Doug’s idea is that customers should be treated like pets. Not in a derogatory sense but in the sense that there has to be the fostering of a relationship. Picture this: you come home, Fido meets you at the door, tail wagging. You greet him, petting him, telling him he’s a good boy. You reinforce healthy relationship habits to maintain that relationship with him. If you don’t, Fido will bite your hand and take a shit on your rug. And nobody wants that.

Take that same idea and apply it to brands, and you have a powerful tool to foster relationships with your audience. Of course customers have some control over the direction of your brand, but for the most part, the brands themselves need to hold the reins. At the same time, however, you don’t want it to get to the point where you have to bat customers on the head with a newspaper for bad behavior and try to reel them back in. You want to create brand loyalty and brand-customer synergy.

Let’s look at a recent example. Chic-fil-A was known as a wholesome brand. They are closed on Sundays, they call you ma’am and sir, and tell you each and every time how much of a pleasure it is to have served you. You come in, they scratch you behind the ears, and you wag your tail (and buy some delicious chicken). All was fine until last year when they donated a large amount of money to organizations that were opposed to gay rights.

That’s the equivalent of dangling a piece of bacon in front of a dog’s nose and then eating it in their face. Cue your dog biting your hand and crapping on your rug. At this point, Chic-fil-A tried to sweep the crap under the rug instead of clean it up outright.

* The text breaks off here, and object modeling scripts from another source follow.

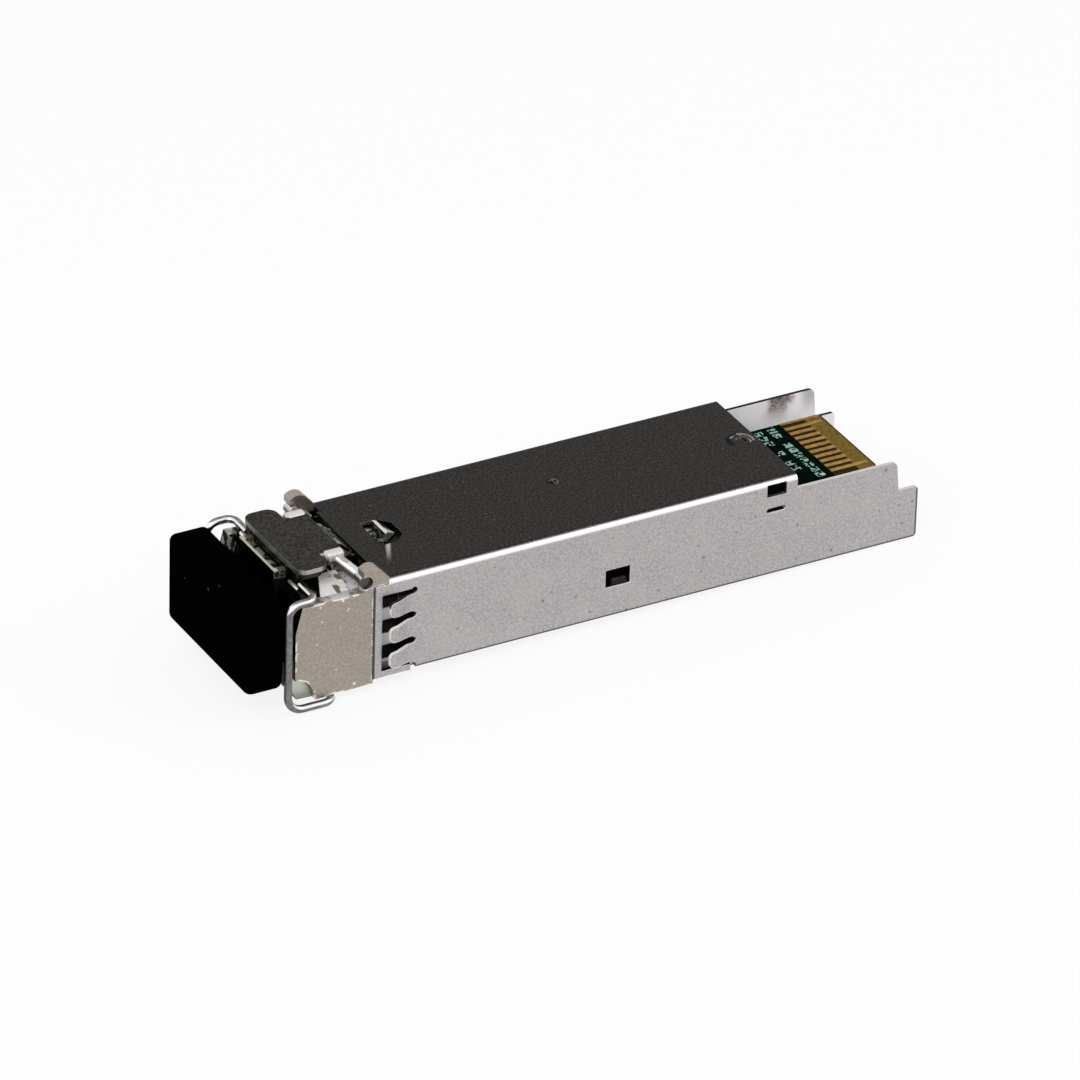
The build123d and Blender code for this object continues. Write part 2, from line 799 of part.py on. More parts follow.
def ceramic_sleeve(y):
    """A ceramic sleeve with the bore for the fibre ferrule."""
    rod(sleeve_front, barrel_bore_end, y, port_axis_height, barrel_bore_radius - 0.01)
    rod(sleeve_front - 1, ferrule_bore_end, y, port_axis_height, ferrule_bore_radius, Mode.SUBTRACT)


def optical_can(y):
    """A round metal can with a wider header at its rear."""
    rod(shell_front + flange_thickness, can_rear, y, port_axis_height, can_radius)
    rod(can_rear - can_rim, can_rear, y, port_axis_height, can_rim_radius)


def flexible_circuit(y):
    """A thin strip from the can's rear face, bent over the board's front edge."""
    outer = [(can_rear + flex_sheet, flex_low)]
    inner = [(can_rear, flex_low)]
    bend_z = board_top + flex_sheet - flex_bend - flex_sheet
    for step in range(6):
        angle = pi / 2 * step / 5
        centre_x = can_rear + flex_sheet + flex_bend
        inner.append((centre_x - (flex_bend + flex_sheet) * cos(angle), bend_z + (flex_bend + flex_sheet) * sin(angle)))
        outer.append((centre_x - flex_bend * cos(angle), bend_z + flex_bend * sin(angle)))
    inner.append((flex_end, board_top + flex_sheet))
    outer.append((flex_end, board_top))
    side_profile(inner + outer[::-1], y - flex_half, y + flex_half)


transmit_y = -port_pitch / 2
receive_y = port_pitch / 2

with BuildPart() as transmitter_barrel:
    optical_barrel(transmit_y)

with BuildPart() as receiver_barrel:
    optical_barrel(receive_y)

with BuildPart() as transmitter_sleeve:
    ceramic_sleeve(transmit_y)

with BuildPart() as receiver_sleeve:
    ceramic_sleeve(receive_y)

with BuildPart() as transmitter_can:
    optical_can(transmit_y)

with BuildPart() as receiver_can:
    optical_can(receive_y)

with BuildPart() as transmitter_flex:
    flexible_circuit(transmit_y)

with BuildPart() as receiver_flex:
    flexible_circuit(receive_y)

# A bent strap lies over both cans and grips the sides of the nose's cradle.
with BuildPart() as optics_clamp:
    strap_low = port_axis_height + can_rim_radius + 0.01
    strap_half = spigot_half + clamp_sheet + seat_gap
    strap_end = port_axis_height + clamp_leg_rise
    with BuildSketch(Plane.YZ.offset(clamp_front)):
        with BuildLine():
            Polyline(
                (0, rib_top),
                (clamp_rib_half, rib_top),
                (clamp_rise_half, strap_low),
                (strap_half - clamp_sheet, strap_low),
                (strap_half - clamp_sheet, strap_end),
                (strap_half, strap_end),
                (strap_half, strap_low + clamp_sheet),
                (clamp_rise_half - clamp_lean, strap_low + clamp_sheet),
                (clamp_rib_half - clamp_lean, rib_top + clamp_sheet),
                (0, rib_top + clamp_sheet),
                close=True,
            )
        make_face()
        mirror(about=Plane.YZ)
    extrude(amount=clamp_rear - clamp_front)


def on_board(size, place):
    """A small block standing on the board."""
    x, y = place
    length, width, height = size
    block(x - length / 2, x + length / 2, y - width / 2, y + width / 2, board_top, board_top + height)


with BuildPart() as laser_driver:
    on_board(driver_size, driver_place)

with BuildPart() as receive_amplifier:
    on_board(amplifier_size, amplifier_place)

with BuildPart() as memory_controller:
    on_board(memory_size, memory_place)

with BuildPart() as capacitors:
    for y in capacitor_front_rows:
        on_board(capacitor_size, (capacitor_front_x, y))
    for y in capacitor_rear_rows:
        on_board(capacitor_size, (capacitor_rear_x, y))

with BuildPart() as resistors:
    for y in resistor_front_rows:
        on_board(resistor_size, (resistor_front_x, y))
    for y in resistor_rear_rows:
        on_board(resistor_size, (resistor_rear_x, y))

with BuildPart() as inductors:
    for place in inductor_places:
        on_board(inductor_size, place)

finished = {
    "nose_housing": nose_housing,
    "upper_shell": upper_shell,
    "base_cover": base_cover,
    "bail": bail,
    "latch_rocker": latch_rocker,
    "latch_spring": latch_spring,
    "dust_plug": dust_plug,
    "circuit_board": circuit_board,
    "contact_pads": contact_pads,
    "transmitter_barrel": transmitter_barrel,
    "receiver_barrel": receiver_barrel,
    "transmitter_sleeve": transmitter_sleeve,
    "receiver_sleeve": receiver_sleeve,
    "transmitter_can": transmitter_can,
    "receiver_can": receiver_can,
    "optics_clamp": optics_clamp,
    "transmitter_flex": transmitter_flex,
    "receiver_flex": receiver_flex,
    "laser_driver": laser_driver,
    "receive_amplifier": receive_amplifier,
    "memory_controller": memory_controller,
    "capacitors": capacitors,
    "resistors": resistors,
    "inductors": inductors,
}
for node_name, piece in finished.items():
    piece.part.label = node_name
    export_step(piece.part, f"parts/{node_name}.step")
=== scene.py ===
import math

import bpy
from mathutils import Matrix, Vector


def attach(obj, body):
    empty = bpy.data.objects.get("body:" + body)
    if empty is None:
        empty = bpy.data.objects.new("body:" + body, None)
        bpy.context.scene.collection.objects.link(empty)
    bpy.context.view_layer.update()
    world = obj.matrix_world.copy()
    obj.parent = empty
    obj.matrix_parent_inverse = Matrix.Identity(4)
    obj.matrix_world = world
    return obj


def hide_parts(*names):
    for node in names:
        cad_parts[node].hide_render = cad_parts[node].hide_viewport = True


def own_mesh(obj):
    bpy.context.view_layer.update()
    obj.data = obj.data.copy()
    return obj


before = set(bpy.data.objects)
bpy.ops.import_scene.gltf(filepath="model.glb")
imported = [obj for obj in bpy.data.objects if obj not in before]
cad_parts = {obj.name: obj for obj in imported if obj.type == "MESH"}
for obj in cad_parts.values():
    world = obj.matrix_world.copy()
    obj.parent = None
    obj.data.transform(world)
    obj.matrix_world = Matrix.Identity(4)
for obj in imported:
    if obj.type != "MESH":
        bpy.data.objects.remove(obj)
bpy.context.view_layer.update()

# The upper shell is one sheet of satin nickel plated steel, folded over the top and both sides. Its top is
# finely speckled and painted dark for the dark surroundings it mirrors, its sides are light and cool, and the
# fold between them carries a painted highlight.
deck_end = -0.0114
top_height = 0.00845
dimple_x, dimple_y, dimple_ring = -0.029, 0.0009, 0.00048
mark_x = -0.01255
wall_inner, wall_middle = 0.0062, 0.00655
nose_seam = -0.04864
finger_front, finger_rear, finger_high = -0.04775, -0.0454, 0.0068
streak_x, streak_y = -0.0448, -0.00135
toward_x, toward_y = 0.44, 0.898


class Socket:
    """A shader socket that takes part in sums, so that maths on values reads as written."""

    def __init__(self, tree, socket=None):
        self.tree = tree
        self.socket = socket

    def node(self, kind, settings=None, inputs=None, output=0):
        """A new node with its settings set first, then its sockets given values or links."""
        made = self.tree.nodes.new(kind)
        for name, value in (settings or {}).items():
            setattr(made, name, value)
        for name, value in (inputs or {}).items():
            if isinstance(value, Socket):
                self.tree.links.new(value.socket, made.inputs[name])
            else:
                made.inputs[name].default_value = value
        return Socket(self.tree, made.outputs[output])

    def maths(self, operation, first, second=0.0, clamp=False):
        settings = {"operation": operation, "use_clamp": clamp}
        return self.node("ShaderNodeMath", settings, {0: first, 1: second})

    def __add__(self, other):
        return self.maths("ADD", self, other)

    def __radd__(self, other):
        return self.maths("ADD", other, self)

    def __sub__(self, other):
        return self.maths("SUBTRACT", self, other)

    def __rsub__(self, other):
        return self.maths("SUBTRACT", other, self)

    def __mul__(self, other):
        return self.maths("MULTIPLY", self, other)

    def __rmul__(self, other):
        return self.maths("MULTIPLY", other, self)

    def __truediv__(self, other):
        return self.maths("DIVIDE", self, other)

    def __gt__(self, other):
        return self.maths("GREATER_THAN", self, other)

    def __lt__(self, other):
        return self.maths("LESS_THAN", self, other)

    def __abs__(self):
        return self.maths("ABSOLUTE", self)

    def capped(self):
        """No more than 1, for masks that were added up."""
        return self.maths("MINIMUM", self, 1.0)

    def larger(self, other):
        return self.maths("MAXIMUM", self, other)

    def floored(self):
        return self.maths("FLOOR", self)

    def modulo(self, length):
        return self.maths("FLOORED_MODULO", self, length)

    def root(self):
        return self.maths("SQRT", self)

    def step(self, low, high):
        """0 below low, 1 above high, and smooth between them."""
        inputs = {"Value": self, "From Min": low, "From Max": high}
        return self.node("ShaderNodeMapRange", {"interpolation_type": "SMOOTHSTEP"}, inputs)

    def between(self, low, high):
        return (self > low) * (self < high)

    def mix(self, first, second):
        """The first colour where this value is 0, the second where it is 1."""
        both = [colour if isinstance(colour, Socket) else (*colour, 1) for colour in (first, second)]
        return self.node("ShaderNodeMix", {"data_type": "RGBA"}, {"Factor": self, 6: both[0], 7: both[1]}, 2)

    def split(self):
        """The X, Y and Z of a place or a direction."""
        first = self.node("ShaderNodeSeparateXYZ", {}, {0: self})
        return [Socket(self.tree, output) for output in first.socket.node.outputs]


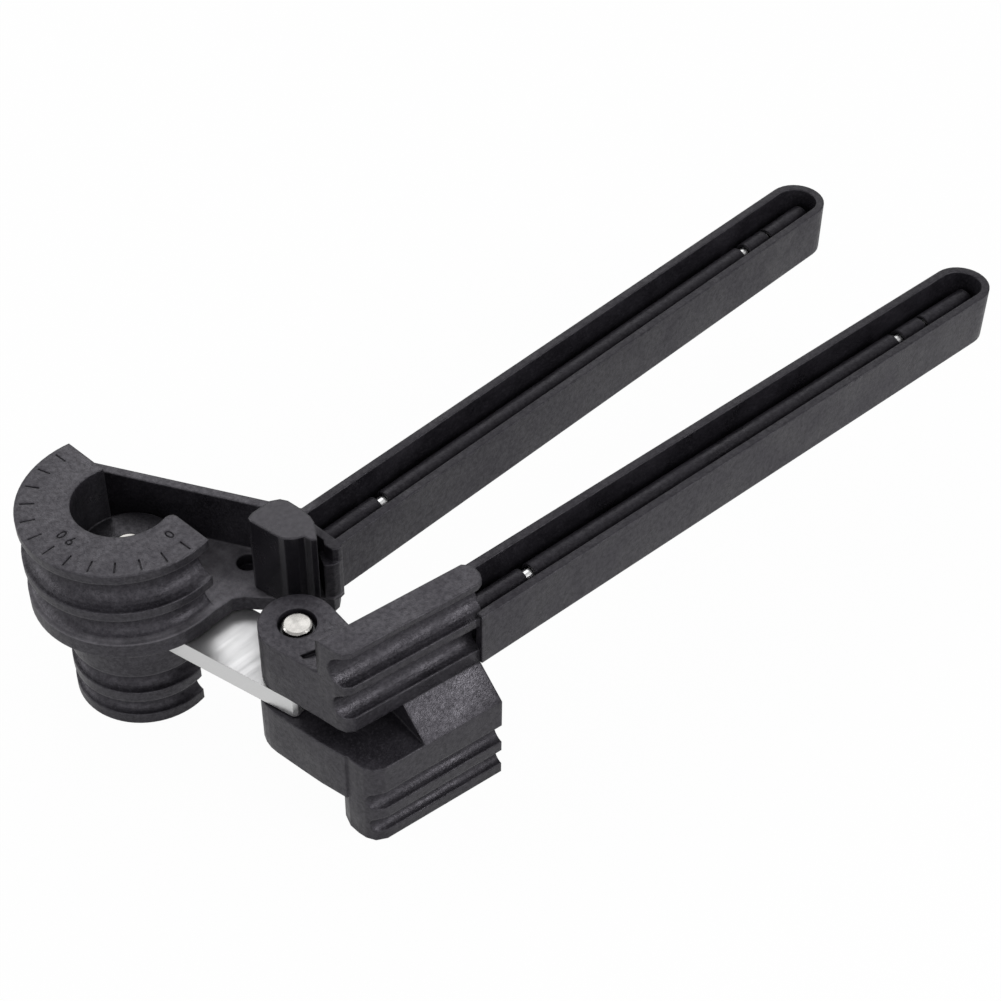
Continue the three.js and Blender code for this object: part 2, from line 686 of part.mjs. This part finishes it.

Essentially, Doug was right. Customers not only expect an enjoyable experience when interacting with your brand, they also expect consistency. Again, your dog has no sense of time and is overly excited to see you whether it’s five minutes or five hours. We need to treat them as we would treat our furry companions, with warm respect. It only strengthens relationships and fosters brand loyalty. The customer might not always be right, but if you treat them wrong, you could end up in the dog house.